For accused Salt Lake City deputy chief, clock is ticking
Salt Lake City police are disclosing few details about the harassment allegations against a deputy chief, but the veteran officer may be watching the calendar as his 20-year retirement eligibility date approaches.
Deputy Chief Rick Findlay has been on leave since Nov. 8.
Police Chief Chris Burbank on Friday issued a statement confirming Findlay is under investigation for allegations he violated Salt Lake City's harassment policy.
"All parties in this matter are governed by confidentiality rules and protected by due process until the matter is concluded," Burbank said in a statement. "As a result, this statement constitutes the extent of public remarks at this time."
Salt Lake City last week denied a Salt Lake Tribune records request for police department internal affairs reports discussing Findlay's case, saying it could hamper a pending investigation. The city did say that no discipline has been issued to Findlay.

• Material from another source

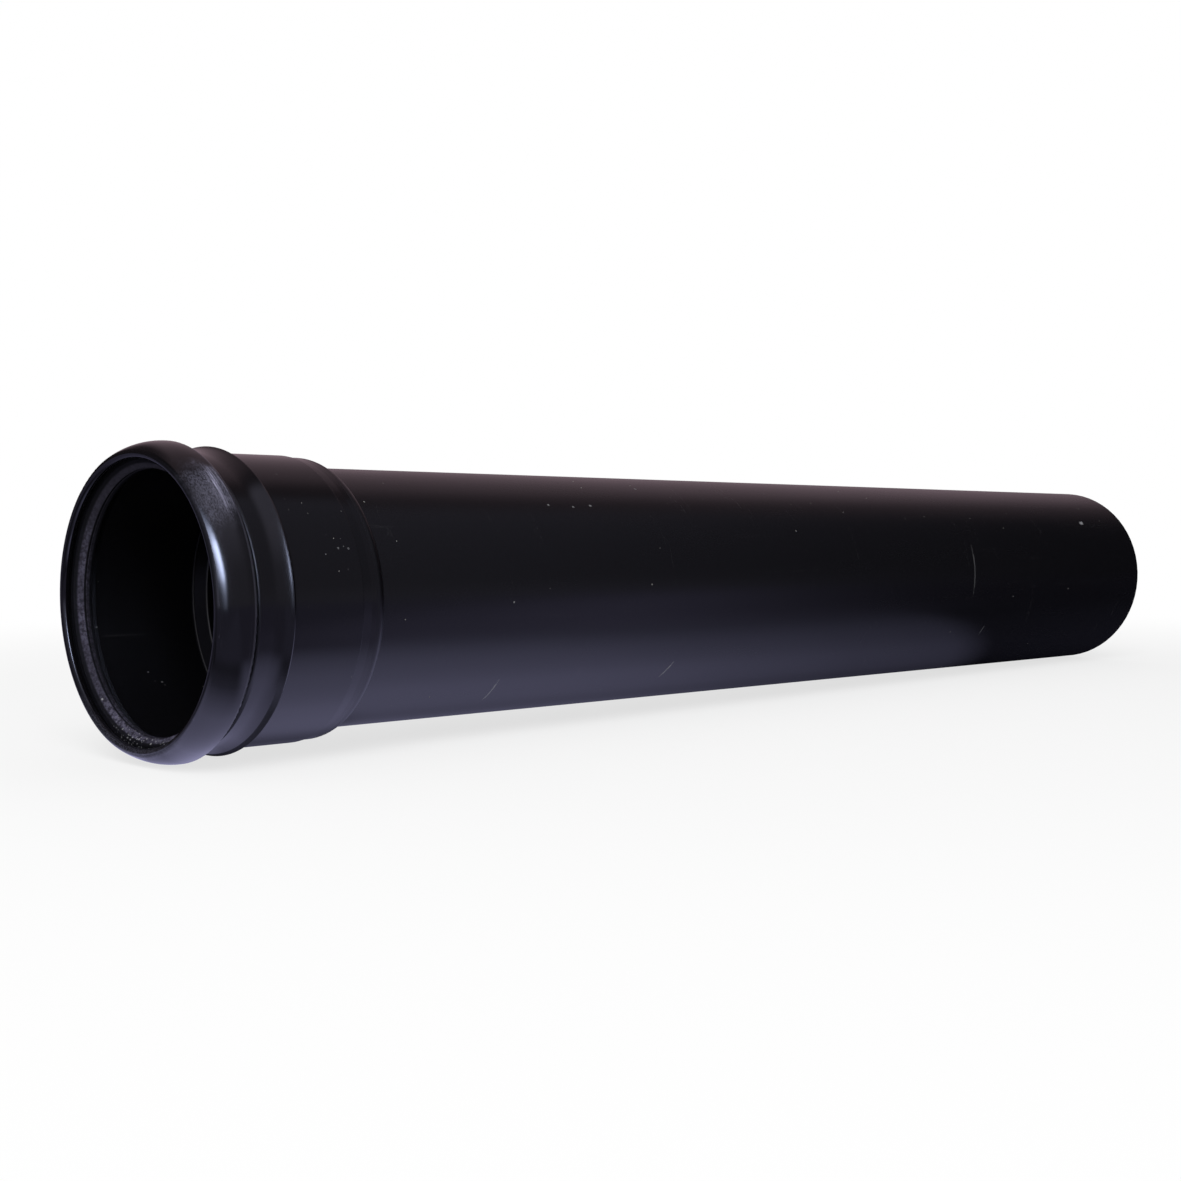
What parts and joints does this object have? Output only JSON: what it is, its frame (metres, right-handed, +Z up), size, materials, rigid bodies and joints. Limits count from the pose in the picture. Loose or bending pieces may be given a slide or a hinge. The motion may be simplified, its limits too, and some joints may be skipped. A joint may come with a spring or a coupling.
{
  "type": "drainage pipe with push-fit socket",
  "caption": "Straight black plastic drainage pipe with a welded push-fit socket, a snap cap and a rubber ring seal at one end and a plain spigot at the other.",
  "frame": {"origin": "on the floor under the middle of the pipe's length, as it lies at rest", "axes": "+X along the pipe from its socket towards its spigot end (the axis dips 0.72 degrees, because the cap is fatter than the tube), +Z up"},
  "size_m": [0.7049, 0.1274, 0.1274],
  "materials": {
    "pipe_plastic": "satin black, lightly scuffed",
    "socket_plastic": "satin black moulding",
    "cap_plastic": "polished black with rubbed scratches on the crown",
    "seal_rubber": "matt grey-black"
  },
  "bodies": {
    "root": {"pipe": "pipe_plastic", "socket_body": "socket_plastic", "seal_cap": "cap_plastic", "ring_seal": "seal_rubber"}
  },
  "joints": []
}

City records show Findlay started at the police department June 1, 1994. Utah police officers who started during that time become eligible for a number of retirement benefits after 20 years of employment. (The system has since been changed to make most retirement benefits begin after 25 years.)
If Findlay is terminated between now and June, he likely would have to find police work elsewhere in Utah to become eligible for those benefits.
Findlay could not be reached for comment Thursday night.